**WORK TO DO:**
Every line of the material that follows must be printed again exactly.

--- start ---

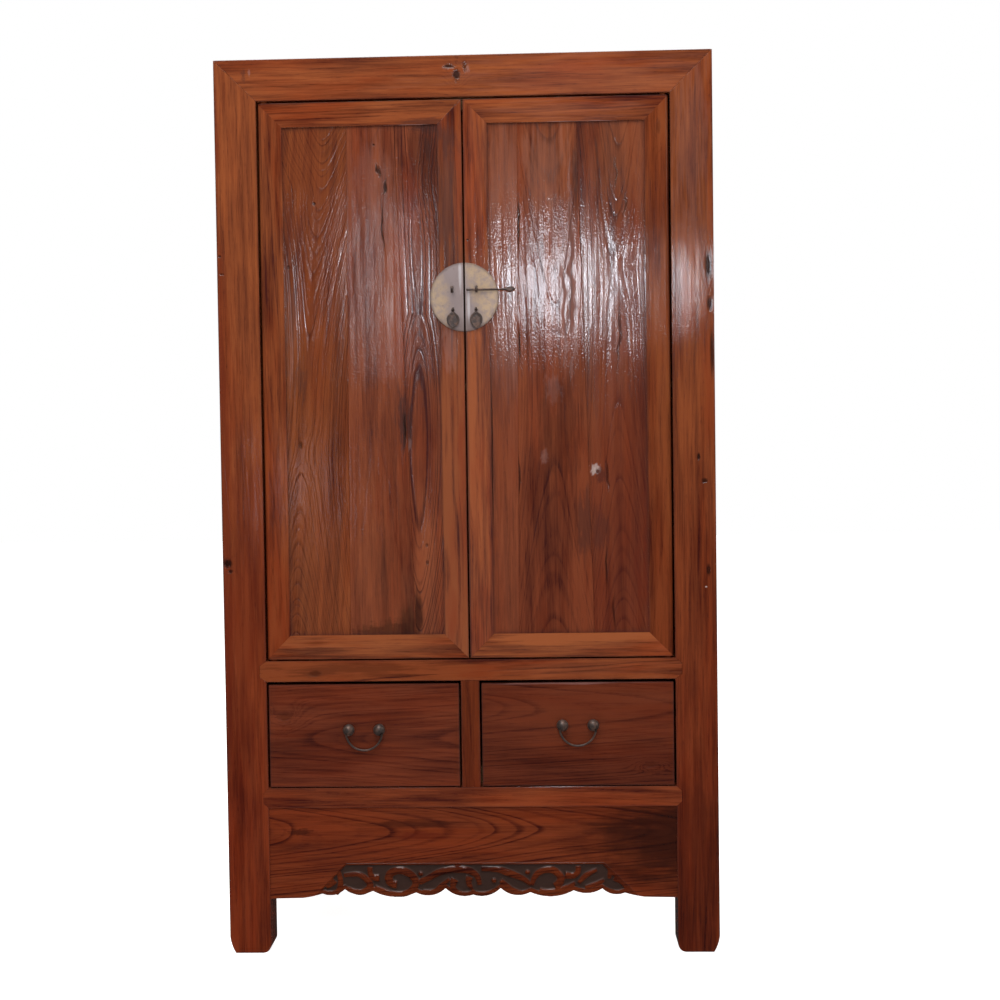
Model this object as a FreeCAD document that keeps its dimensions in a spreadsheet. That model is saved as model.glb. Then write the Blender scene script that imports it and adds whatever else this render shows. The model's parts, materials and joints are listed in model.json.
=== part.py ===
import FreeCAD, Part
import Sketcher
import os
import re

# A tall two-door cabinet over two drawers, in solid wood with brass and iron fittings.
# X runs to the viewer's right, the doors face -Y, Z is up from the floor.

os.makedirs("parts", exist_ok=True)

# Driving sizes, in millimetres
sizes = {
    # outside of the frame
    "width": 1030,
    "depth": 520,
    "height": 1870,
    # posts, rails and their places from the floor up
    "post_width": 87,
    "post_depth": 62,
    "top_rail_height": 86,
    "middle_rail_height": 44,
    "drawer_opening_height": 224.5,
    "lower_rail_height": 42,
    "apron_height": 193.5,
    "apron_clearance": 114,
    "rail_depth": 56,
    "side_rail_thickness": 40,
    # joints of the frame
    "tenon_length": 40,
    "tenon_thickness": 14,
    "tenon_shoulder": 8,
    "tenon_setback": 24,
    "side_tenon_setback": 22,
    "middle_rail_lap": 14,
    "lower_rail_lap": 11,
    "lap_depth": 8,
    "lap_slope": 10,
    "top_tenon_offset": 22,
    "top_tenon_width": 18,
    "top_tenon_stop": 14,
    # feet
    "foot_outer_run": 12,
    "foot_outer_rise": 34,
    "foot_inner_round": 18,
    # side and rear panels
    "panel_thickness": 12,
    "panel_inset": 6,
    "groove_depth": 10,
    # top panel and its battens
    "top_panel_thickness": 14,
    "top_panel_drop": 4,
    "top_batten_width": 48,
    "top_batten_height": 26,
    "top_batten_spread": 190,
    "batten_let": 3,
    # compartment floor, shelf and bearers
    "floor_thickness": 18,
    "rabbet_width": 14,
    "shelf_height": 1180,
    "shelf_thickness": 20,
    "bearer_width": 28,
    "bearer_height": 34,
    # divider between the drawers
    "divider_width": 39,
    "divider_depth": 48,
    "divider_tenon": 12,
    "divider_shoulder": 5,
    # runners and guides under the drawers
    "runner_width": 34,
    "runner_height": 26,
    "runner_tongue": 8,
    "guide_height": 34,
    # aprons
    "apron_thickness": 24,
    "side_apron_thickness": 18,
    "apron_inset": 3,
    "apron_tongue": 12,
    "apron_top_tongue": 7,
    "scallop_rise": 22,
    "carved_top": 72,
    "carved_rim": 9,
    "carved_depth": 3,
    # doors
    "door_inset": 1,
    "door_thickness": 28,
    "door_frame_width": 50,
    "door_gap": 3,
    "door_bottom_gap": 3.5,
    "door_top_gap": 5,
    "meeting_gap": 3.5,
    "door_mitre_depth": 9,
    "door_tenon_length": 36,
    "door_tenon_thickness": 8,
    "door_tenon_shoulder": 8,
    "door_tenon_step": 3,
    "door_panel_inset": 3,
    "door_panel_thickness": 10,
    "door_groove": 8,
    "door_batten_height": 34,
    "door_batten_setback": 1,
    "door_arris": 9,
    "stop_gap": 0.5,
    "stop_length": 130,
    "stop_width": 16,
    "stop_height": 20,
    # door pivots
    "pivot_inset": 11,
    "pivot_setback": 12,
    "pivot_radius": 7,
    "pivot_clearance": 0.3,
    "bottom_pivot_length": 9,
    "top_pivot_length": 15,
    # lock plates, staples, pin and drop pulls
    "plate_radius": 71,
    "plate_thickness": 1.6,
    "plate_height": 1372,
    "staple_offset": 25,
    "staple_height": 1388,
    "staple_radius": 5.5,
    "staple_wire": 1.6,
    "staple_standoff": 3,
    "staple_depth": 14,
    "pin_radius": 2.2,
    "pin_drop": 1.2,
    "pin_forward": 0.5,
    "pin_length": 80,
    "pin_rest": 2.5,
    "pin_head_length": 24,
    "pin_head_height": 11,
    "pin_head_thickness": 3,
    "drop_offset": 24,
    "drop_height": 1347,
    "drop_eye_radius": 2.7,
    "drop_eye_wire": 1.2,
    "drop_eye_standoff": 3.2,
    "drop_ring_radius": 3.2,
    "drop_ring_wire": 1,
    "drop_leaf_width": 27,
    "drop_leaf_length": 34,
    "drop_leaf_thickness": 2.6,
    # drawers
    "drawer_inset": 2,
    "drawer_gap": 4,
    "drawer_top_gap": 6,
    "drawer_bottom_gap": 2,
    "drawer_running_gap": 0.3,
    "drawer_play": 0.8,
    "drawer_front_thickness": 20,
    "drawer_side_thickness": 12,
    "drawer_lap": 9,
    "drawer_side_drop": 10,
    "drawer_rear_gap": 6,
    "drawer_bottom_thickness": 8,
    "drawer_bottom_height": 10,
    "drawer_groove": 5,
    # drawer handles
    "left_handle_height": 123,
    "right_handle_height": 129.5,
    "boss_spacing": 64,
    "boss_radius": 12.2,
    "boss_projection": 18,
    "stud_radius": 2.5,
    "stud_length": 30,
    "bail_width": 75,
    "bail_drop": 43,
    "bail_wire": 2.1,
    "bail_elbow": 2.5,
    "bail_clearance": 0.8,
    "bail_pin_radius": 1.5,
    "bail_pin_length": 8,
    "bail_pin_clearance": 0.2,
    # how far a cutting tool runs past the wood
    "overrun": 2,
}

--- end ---

**FINAL RESULT:**
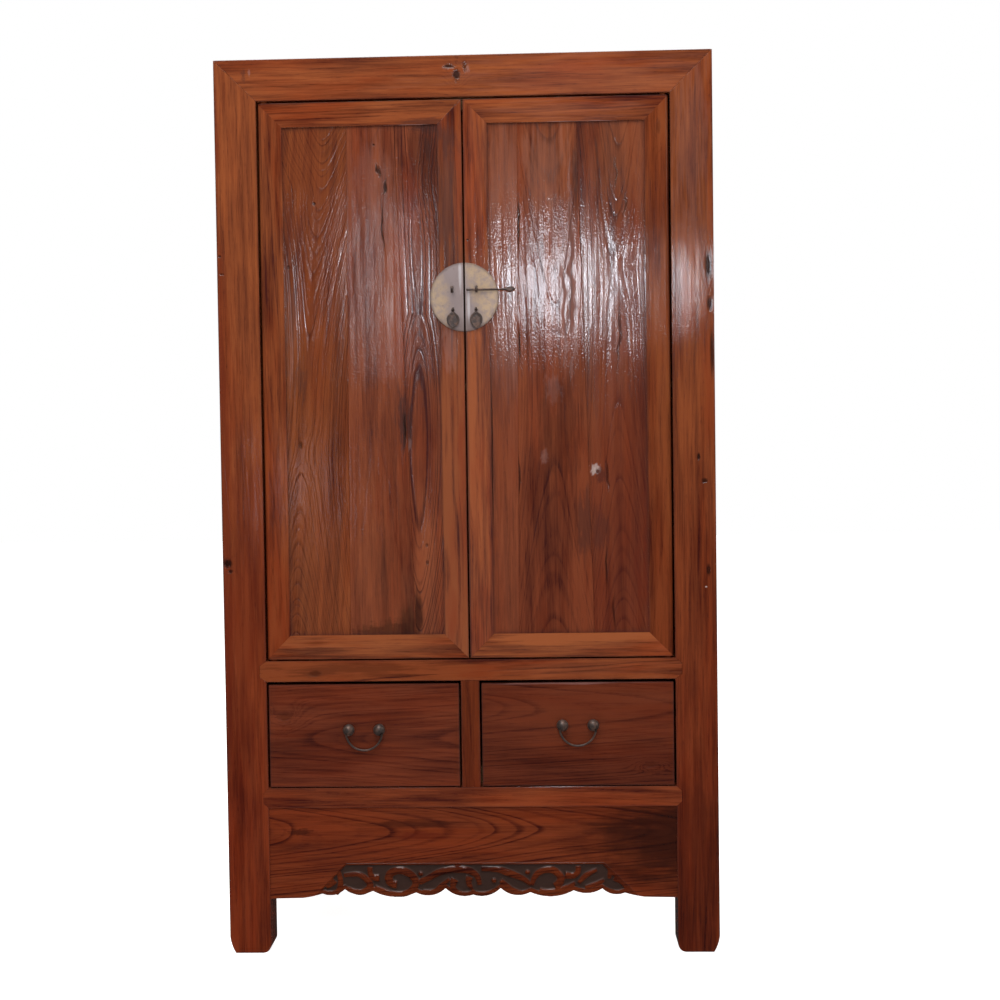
Model this object as a FreeCAD document that keeps its dimensions in a spreadsheet. That model is saved as model.glb. Then write the Blender scene script that imports it and adds whatever else this render shows. The model's parts, materials and joints are listed in model.json.
=== part.py ===
import FreeCAD, Part
import Sketcher
import os
import re

# A tall two-door cabinet over two drawers, in solid wood with brass and iron fittings.
# X runs to the viewer's right, the doors face -Y, Z is up from the floor.

os.makedirs("parts", exist_ok=True)

# Driving sizes, in millimetres
sizes = {
    # outside of the frame
    "width": 1030,
    "depth": 520,
    "height": 1870,
    # posts, rails and their places from the floor up
    "post_width": 87,
    "post_depth": 62,
    "top_rail_height": 86,
    "middle_rail_height": 44,
    "drawer_opening_height": 224.5,
    "lower_rail_height": 42,
    "apron_height": 193.5,
    "apron_clearance": 114,
    "rail_depth": 56,
    "side_rail_thickness": 40,
    # joints of the frame
    "tenon_length": 40,
    "tenon_thickness": 14,
    "tenon_shoulder": 8,
    "tenon_setback": 24,
    "side_tenon_setback": 22,
    "middle_rail_lap": 14,
    "lower_rail_lap": 11,
    "lap_depth": 8,
    "lap_slope": 10,
    "top_tenon_offset": 22,
    "top_tenon_width": 18,
    "top_tenon_stop": 14,
    # feet
    "foot_outer_run": 12,
    "foot_outer_rise": 34,
    "foot_inner_round": 18,
    # side and rear panels
    "panel_thickness": 12,
    "panel_inset": 6,
    "groove_depth": 10,
    # top panel and its battens
    "top_panel_thickness": 14,
    "top_panel_drop": 4,
    "top_batten_width": 48,
    "top_batten_height": 26,
    "top_batten_spread": 190,
    "batten_let": 3,
    # compartment floor, shelf and bearers
    "floor_thickness": 18,
    "rabbet_width": 14,
    "shelf_height": 1180,
    "shelf_thickness": 20,
    "bearer_width": 28,
    "bearer_height": 34,
    # divider between the drawers
    "divider_width": 39,
    "divider_depth": 48,
    "divider_tenon": 12,
    "divider_shoulder": 5,
    # runners and guides under the drawers
    "runner_width": 34,
    "runner_height": 26,
    "runner_tongue": 8,
    "guide_height": 34,
    # aprons
    "apron_thickness": 24,
    "side_apron_thickness": 18,
    "apron_inset": 3,
    "apron_tongue": 12,
    "apron_top_tongue": 7,
    "scallop_rise": 22,
    "carved_top": 72,
    "carved_rim": 9,
    "carved_depth": 3,
    # doors
    "door_inset": 1,
    "door_thickness": 28,
    "door_frame_width": 50,
    "door_gap": 3,
    "door_bottom_gap": 3.5,
    "door_top_gap": 5,
    "meeting_gap": 3.5,
    "door_mitre_depth": 9,
    "door_tenon_length": 36,
    "door_tenon_thickness": 8,
    "door_tenon_shoulder": 8,
    "door_tenon_step": 3,
    "door_panel_inset": 3,
    "door_panel_thickness": 10,
    "door_groove": 8,
    "door_batten_height": 34,
    "door_batten_setback": 1,
    "door_arris": 9,
    "stop_gap": 0.5,
    "stop_length": 130,
    "stop_width": 16,
    "stop_height": 20,
    # door pivots
    "pivot_inset": 11,
    "pivot_setback": 12,
    "pivot_radius": 7,
    "pivot_clearance": 0.3,
    "bottom_pivot_length": 9,
    "top_pivot_length": 15,
    # lock plates, staples, pin and drop pulls
    "plate_radius": 71,
    "plate_thickness": 1.6,
    "plate_height": 1372,
    "staple_offset": 25,
    "staple_height": 1388,
    "staple_radius": 5.5,
    "staple_wire": 1.6,
    "staple_standoff": 3,
    "staple_depth": 14,
    "pin_radius": 2.2,
    "pin_drop": 1.2,
    "pin_forward": 0.5,
    "pin_length": 80,
    "pin_rest": 2.5,
    "pin_head_length": 24,
    "pin_head_height": 11,
    "pin_head_thickness": 3,
    "drop_offset": 24,
    "drop_height": 1347,
    "drop_eye_radius": 2.7,
    "drop_eye_wire": 1.2,
    "drop_eye_standoff": 3.2,
    "drop_ring_radius": 3.2,
    "drop_ring_wire": 1,
    "drop_leaf_width": 27,
    "drop_leaf_length": 34,
    "drop_leaf_thickness": 2.6,
    # drawers
    "drawer_inset": 2,
    "drawer_gap": 4,
    "drawer_top_gap": 6,
    "drawer_bottom_gap": 2,
    "drawer_running_gap": 0.3,
    "drawer_play": 0.8,
    "drawer_front_thickness": 20,
    "drawer_side_thickness": 12,
    "drawer_lap": 9,
    "drawer_side_drop": 10,
    "drawer_rear_gap": 6,
    "drawer_bottom_thickness": 8,
    "drawer_bottom_height": 10,
    "drawer_groove": 5,
    # drawer handles
    "left_handle_height": 123,
    "right_handle_height": 129.5,
    "boss_spacing": 64,
    "boss_radius": 12.2,
    "boss_projection": 18,
    "stud_radius": 2.5,
    "stud_length": 30,
    "bail_width": 75,
    "bail_drop": 43,
    "bail_wire": 2.1,
    "bail_elbow": 2.5,
    "bail_clearance": 0.8,
    "bail_pin_radius": 1.5,
    "bail_pin_length": 8,
    "bail_pin_clearance": 0.2,
    # how far a cutting tool runs past the wood
    "overrun": 2,
}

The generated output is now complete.